I think what you have is pretty sufficient but we can probably add two
more doctests:
>>> fd1 = nltk.FreqDist(text1)
>>> fd2 = nltk.FreqDist(text2)
>>> fd3 = fd1 + fd2
>>> fd3.items()
[('fish', 3), ('good', 2), ('no', 2), ('anywhere', 2),
('porpoise', 2), ('a', 1),
('!', 1), ('.', 1), ('to', 1), ('without', 1), ('likes', 1),
('goes', 1)]
>>> fd1 = nltk.FreqDist(text1)
>>> fd2 = nltk.FreqDist(fd1)
>>> fd2.items()
[('a', 1), ('!', 1), ('good', 1), ('no', 1), ('fish', 1),
('anywhere', 1),
('without', 1), ('goes', 1), ('porpoise', 1)]
Now, back to the code. I added all the suggested code to
probability.py (changing the generator expression to an iterator using
imap). However, for some reason, __init__ is not being called by
__new__ when creating a copy of the FreqDist. Here's a session showing
what happens:
>>> from nltk import FreqDist as FD
>>> fd1 = FD('a')
>>> fd1
<FreqDist with 1 outcomes>
>>> fd2 = fd1.copy()
>>> fd2
Traceback (most recent call last):
File "<stdin>", line 1, in <module>
File "/Users/nmadnani/nltk-devel/nltk/nltk/probability.py",
line 488, in __repr__
return '<FreqDist with %d outcomes>' % self.N()
File "/Users/nmadnani/nltk-devel/nltk/nltk/probability.py",
line 150, in N
return self._N
AttributeError: 'FreqDist' object has no attribute '_N'
>>> fd2.items()
Traceback (most recent call last):
File "<stdin>", line 1, in <module>
File "/Users/nmadnani/nltk-devel/nltk/nltk/probability.py",
line 407, in items
self._sort_keys_by_value()
File "/Users/nmadnani/nltk-devel/nltk/nltk/probability.py",
line 376, in _sort_keys_by_value
if not self._item_cache:
AttributeError: 'FreqDist' object has no attribute '_item_cache'
>>> dir(fd2)
['B', 'N', 'Nr', '__add__', '__class__', '__cmp__',
'__contains__', '__delattr__', '__delitem__', '__dict__', '__doc__',
'__eq__', '__ge__', '__getattribute__', '__getitem__', '__gt__',
'__hash__', '__init__', '__iter__', '__le__', '__len__', '__lt__',
'__module__', '__ne__', '__new__', '__reduce__', '__reduce_ex__',
'__repr__', '__setattr__', '__setitem__', '__str__', '__weakref__',
'_cache_Nr_values', '_cumulative_frequencies', '_sort_keys_by_value',
'clear', 'copy', 'count', 'freq', 'fromkeys', 'get', 'hapaxes',
'has_key', 'inc', 'items', 'iteritems', 'iterkeys', 'itervalues',
'keys', 'max', 'plot', 'pop', 'popitem', 'samples', 'setdefault',
'sorted', 'sorted_samples', 'tabulate', 'update', 'values']

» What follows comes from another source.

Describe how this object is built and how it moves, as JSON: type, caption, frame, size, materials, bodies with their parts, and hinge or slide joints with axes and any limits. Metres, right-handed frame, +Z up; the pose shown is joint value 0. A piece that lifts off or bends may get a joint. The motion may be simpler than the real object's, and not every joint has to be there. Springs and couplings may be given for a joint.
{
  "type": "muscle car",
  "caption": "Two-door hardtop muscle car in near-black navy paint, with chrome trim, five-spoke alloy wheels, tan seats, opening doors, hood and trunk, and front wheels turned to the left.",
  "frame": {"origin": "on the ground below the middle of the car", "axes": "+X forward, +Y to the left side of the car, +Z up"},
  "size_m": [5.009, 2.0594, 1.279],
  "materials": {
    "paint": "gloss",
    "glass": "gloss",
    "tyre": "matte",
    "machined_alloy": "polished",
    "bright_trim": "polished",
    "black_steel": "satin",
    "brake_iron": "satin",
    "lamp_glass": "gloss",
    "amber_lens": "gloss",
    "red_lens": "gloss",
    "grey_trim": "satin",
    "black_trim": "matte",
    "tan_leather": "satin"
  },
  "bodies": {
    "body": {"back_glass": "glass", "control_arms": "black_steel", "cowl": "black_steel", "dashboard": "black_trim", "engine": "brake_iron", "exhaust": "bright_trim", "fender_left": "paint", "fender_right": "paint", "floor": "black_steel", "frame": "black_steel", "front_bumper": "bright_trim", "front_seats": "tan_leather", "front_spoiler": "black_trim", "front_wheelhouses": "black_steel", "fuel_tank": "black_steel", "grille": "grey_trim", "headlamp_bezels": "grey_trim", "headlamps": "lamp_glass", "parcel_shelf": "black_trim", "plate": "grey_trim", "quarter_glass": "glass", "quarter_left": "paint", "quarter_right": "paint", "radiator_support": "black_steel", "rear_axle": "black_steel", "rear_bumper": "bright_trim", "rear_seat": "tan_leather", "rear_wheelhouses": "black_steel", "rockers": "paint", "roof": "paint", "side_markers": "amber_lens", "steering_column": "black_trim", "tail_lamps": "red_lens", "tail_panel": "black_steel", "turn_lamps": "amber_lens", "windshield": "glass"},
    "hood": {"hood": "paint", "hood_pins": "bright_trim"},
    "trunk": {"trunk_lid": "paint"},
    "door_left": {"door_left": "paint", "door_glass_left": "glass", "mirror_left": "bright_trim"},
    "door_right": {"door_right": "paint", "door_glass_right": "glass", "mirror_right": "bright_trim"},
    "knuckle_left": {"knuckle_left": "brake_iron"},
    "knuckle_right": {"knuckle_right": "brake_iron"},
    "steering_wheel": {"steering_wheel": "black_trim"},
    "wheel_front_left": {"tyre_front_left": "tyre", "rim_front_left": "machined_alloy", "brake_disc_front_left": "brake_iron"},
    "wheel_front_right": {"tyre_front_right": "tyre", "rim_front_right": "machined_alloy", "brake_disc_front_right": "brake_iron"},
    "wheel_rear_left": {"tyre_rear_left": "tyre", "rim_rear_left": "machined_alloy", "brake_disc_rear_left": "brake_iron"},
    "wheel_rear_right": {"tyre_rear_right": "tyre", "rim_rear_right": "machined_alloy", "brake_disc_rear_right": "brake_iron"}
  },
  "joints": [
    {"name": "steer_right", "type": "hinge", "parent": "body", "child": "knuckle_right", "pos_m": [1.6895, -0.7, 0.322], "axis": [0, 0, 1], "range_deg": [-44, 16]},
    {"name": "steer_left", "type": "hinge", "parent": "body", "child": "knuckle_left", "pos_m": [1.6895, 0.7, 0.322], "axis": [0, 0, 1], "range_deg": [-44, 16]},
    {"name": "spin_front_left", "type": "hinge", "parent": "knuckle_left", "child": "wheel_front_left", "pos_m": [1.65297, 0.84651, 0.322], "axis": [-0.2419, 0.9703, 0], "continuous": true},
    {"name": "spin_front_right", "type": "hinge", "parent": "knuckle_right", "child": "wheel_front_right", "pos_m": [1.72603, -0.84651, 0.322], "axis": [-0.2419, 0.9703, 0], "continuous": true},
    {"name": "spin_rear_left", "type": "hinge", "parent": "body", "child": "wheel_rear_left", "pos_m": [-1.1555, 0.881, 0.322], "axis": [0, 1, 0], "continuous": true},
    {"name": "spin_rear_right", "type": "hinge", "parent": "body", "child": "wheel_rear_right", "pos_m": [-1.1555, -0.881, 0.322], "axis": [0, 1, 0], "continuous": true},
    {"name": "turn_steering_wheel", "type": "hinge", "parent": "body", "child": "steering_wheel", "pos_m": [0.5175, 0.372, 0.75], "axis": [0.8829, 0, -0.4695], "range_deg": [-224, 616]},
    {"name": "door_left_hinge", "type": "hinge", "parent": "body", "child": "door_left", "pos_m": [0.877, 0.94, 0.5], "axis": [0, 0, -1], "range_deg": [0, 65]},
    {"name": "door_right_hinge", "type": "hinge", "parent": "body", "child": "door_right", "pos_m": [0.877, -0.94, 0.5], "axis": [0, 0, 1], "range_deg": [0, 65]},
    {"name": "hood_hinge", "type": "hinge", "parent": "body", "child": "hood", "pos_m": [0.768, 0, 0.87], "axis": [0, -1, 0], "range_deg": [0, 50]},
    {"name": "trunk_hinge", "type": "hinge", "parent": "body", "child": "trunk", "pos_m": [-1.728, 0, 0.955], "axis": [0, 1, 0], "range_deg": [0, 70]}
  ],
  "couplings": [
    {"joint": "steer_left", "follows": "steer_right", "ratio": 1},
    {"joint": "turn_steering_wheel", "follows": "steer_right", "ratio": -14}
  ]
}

So, the attributes that are supposed to be initialized by __init__
(_N, _Nr_cache, _item_cache etc.) are not present in the copy at all!
Simple debugging shows that this is most likely because __init__ is
not being called by the __new__ method. Recall that __new__ is called
in the copy() method:
def copy(self):
return self.__class__.__new__(self.__class__, self)
Note that this also means that the '__add__' method doesn't work
properly since it relies on the 'copy()' method. I am not sure why
this should be happening since the Python reference clearly states that:
"If __new__() returns an instance of cls, then the new instance’s
__init__() method will be invoked like __init__(self[, ...]), where
self is the new instance and the remaining arguments are the same as
were passed to __new__()."
and here the __new__ method *does* return an instance of FreqDist. I
am stumped. Am I doing something wrong?
Thanks!
Nitin
> Good point! I looked at the doctests. First thing, shouldn't 'samples
> ()' be 'items()' actually?
Yes, IMO.
A couple of comments:
(a) it is not clear from the tests there that the output is identical.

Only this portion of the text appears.